The Global Positioning System (GPS) allows for precise location identification on the earth by measuring the distance between satellites. It allows you to record or create locations from anywhere on the planet and then navigate to and from those locations.
GPS was conceived in 1960 under the auspices of the United States Air Force, but other branches of the United States military joined the effort in 1974. In 1978, the first satellites were launched into space. In April 1995, the System was declared fully operational.
Originally intended only for military applications, the GPS was not made available for civilian use until the 1980s. GPS comprises 24 satellites that circle the globe every 12 hours to provide global position, time, and velocity data.
Position errors in GPS receivers can occur from the following sources:
User mistakes account for most GPS errors
Incorrect data and typographic errors when entering coordinates into a GPS receiver can cause errors of several kilometers. Unknowingly relying on fewer than four satellites to determine position coordinates can result in unreliable position fixes that can be off by more than a mile. Signal interference can be caused by anything, including the human body. Holding a GPS receiver close to the body can cause some satellite signals to be blocked, making accurate positioning difficult. Because most GPS satellites are oriented more in the earth’s southern hemisphere, facing to the south can help alleviate signal blockage caused by the body if a GPS receiver must be handheld without the benefit of an external antenna. A GPS receiver has no way of detecting and correcting user errors.
Satellite clock errors and orbit errors
Satellite clock errors are caused by slight discrepancies in each satellite’s four atomic clocks. These errors are monitored and corrected by the Master Control Station.
Satellite orbit (also known as “satellite ephemeris”) refers to a satellite’s altitude, position, and speed. Satellite orbits change due to gravitational pull and changes in solar pressure. The Master Control Station also monitors and corrects orbital errors.
The ionosphere is the layer of the atmosphere between 50 and 500 km altitude, primarily made up of ionized air. The GPS satellite radio signals are refracted as they pass through the earth’s atmosphere due to ionospheric interference, causing them to slow down or speed up. As a result, GPS receivers on the ground measure their positions incorrectly. Even though satellite signals contain ionospheric interference correction information, they can only remove about half of the possible 70 nanoseconds of delay, potentially leaving a ten-meter horizontal error on the ground. GPS receivers also try to “average” the amount of signal speed reduction brought on by the atmosphere when determining a position fix. However, this only works up to a point. Fortunately, atmospheric conditions usually cause an error of fewer than 10 meters. The Wide Area Augmentation System (WAAS), a space and ground-based augmentation to GPS, has further reduced this source of error.
Water vapor in the troposphere which is the lower layer of the earth’s atmosphere (below 13 km) that changes temperature, pressure, and humidity due to weather changes, contributes significantly to GPS errors. Tropospheric interference has little effect on GPS.
When activated, receiver noise is the electromagnetic field produced by the receiver’s internal electronics. Electromagnetic fields distort radio waves. This affects the time it takes GPS signals to travel before the receiver can process them. Remote antennas can help to reduce noise. The GPS receiver cannot correct this error.
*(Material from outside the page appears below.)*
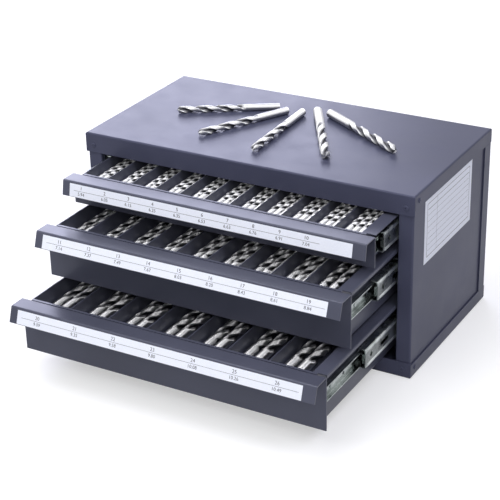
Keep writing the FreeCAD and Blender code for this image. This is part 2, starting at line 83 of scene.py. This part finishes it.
# Drawer labels: running numbers over a rule, bit sizes under it
first_mark = {"top": 1, "middle": 11, "bottom": 20}
bins = {"top": 11, "middle": 9, "bottom": 7}
mark_shift = {"top": -2.8 * mm, "middle": 0.5 * mm, "bottom": -0.9 * mm}   # from a bin's middle
sizes = {
    "top": (5.94, 6.05, 6.15, 6.25, 6.35, 6.53, 6.63, 6.76, 6.91, 7.04),
    "middle": (7.14, 7.37, 7.49, 7.67, 8.03, 8.20, 8.43, 8.61, 8.84),
    "bottom": (9.09, 9.35, 9.58, 9.80, 10.08, 10.26, 10.49),
}
ledge = 15.0 * mm           # flat strip right of the last bin
mark_height, mark_rise = 5.1 * mm, 3.1 * mm
size_height, size_rise = 4.7 * mm, -3.1 * mm
label_rule = 0.3 * mm
rule_start = 5.0 * mm       # from the label's left end
print_height = 0.03 * mm    # ink over the paper
print_weld = 0.002 * mm     # points of the print nearer than this are one
same_way = 0.8              # cosine within which a face looks the same way as the label

# Contents card on the right side
card_margin = 6.0 * mm
card_rows = 9
card_column = 24.0 * mm
card_line, card_thin_line = 0.5 * mm, 0.25 * mm
row_gap = 2.0 * mm          # from a row's rule to the card's frame

# Floor and world
floor_reach = 6.0
floor_drop = 0.2 * mm       # under the case, so that the two don't share a plane
floor_glow = 0.48           # what the floor shows by itself, where it is seen
room_light = 0.25           # the world's light on things; where it is seen it is 1

# Camera: angles about a target point, in degrees, and distance from it
azimuth, elevation, roll = 29.862, 25.934, -1.354
camera_target = (0.00292, -0.0900, 0.09895)
camera_distance = 1.56714
focal_share = 1532.51 / 500     # focal length over the picture's width
sensor = 36.0

# Lamps: name, place, aim, width, height, watts, colour
white, pale_lilac, lilac = (1.0, 1.0, 1.0), (0.88, 0.88, 1.0), (0.77, 0.78, 1.0)
lamps = (
    ("overhead box", (-0.3, -0.3, 1.5), (-0.05, -0.15, 0.15), 0.9, 0.7, 9.0, white),
    ("left rear box", (-1.2, 1.42, 0.98), (-0.1, 0.0, 0.2), 1.15, 1.0, 23.0, lilac),
    ("left front strip", (-0.75, -1.2, 1.2), (-0.1, -0.1, 0.1), 0.3, 0.6, 3.7, white),
    ("right front strip", (0.75, -1.25, 1.1), (0.0, -0.1, 0.1), 0.3, 0.6, 3.7, white),
    ("low front box", (0.2, -1.8, 0.6), (0.0, -0.1, 0.1), 0.6, 0.5, 3.2, white),
    ("right top box", (0.8, -0.2, 1.4), (0.0, -0.1, 0.1), 0.7, 0.7, 7.5, pale_lilac),
    ("over front box", (-0.1, -0.9, 1.4), (0.0, -0.25, 0.1), 0.7, 0.35, 4.5, white),
)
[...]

Multipath interference is caused by reflected radio signals from nearby surfaces, which can either interfere with or be confused with the true signal that follows an uninterrupted path from a satellite. The ghosting image on a TV equipped with rabbit ear antennas is an example of a multipath. Multipath is difficult to detect and, in some cases, impossible to avoid or correct by the user or the receiver. Car bodies, buildings, power lines, and water are all examples of multipath sources. When using GPS in a vehicle, mounting an external antenna on the vehicle’s roof eliminates most of the vehicle’s signal interference. When using a GPS receiver mounted on the dashboard, there will always be some multipath interference.
Selective Availability (S/A)
The intentional degradation of satellite signals by a time-varying bias was known as Selective Availability (S/A). The DOD controls Selective Availability, originally implemented for security reasons to limit accuracy for non-US military and government users. Under pressure from business and the White House, the Pentagon reduced Selective Availability to zero in May 2000. The Pentagon did not disable S/A but reduced signal interference to zero meters, eliminating deliberate position errors. The Pentagon can reactivate S/A without informing non-government GPS users. As a result, it’s critical to understand Selective Availability and be aware that the US military may reactivate it at any time without prior notice.
Number of satellites visible
The greater the number of satellites the receiver can “see,” the greater the accuracy. Buildings, terrain, electronic interference, and dense foliage can all interfere with signal reception. The better the reception, the clearer the view to the receiver.
This refers to the satellites’ relative position at any given time. Ideal satellite geometry is achieved when satellites are positioned at large angles to one another. The geometry is poor when satellites are arranged in a straight line or a small group.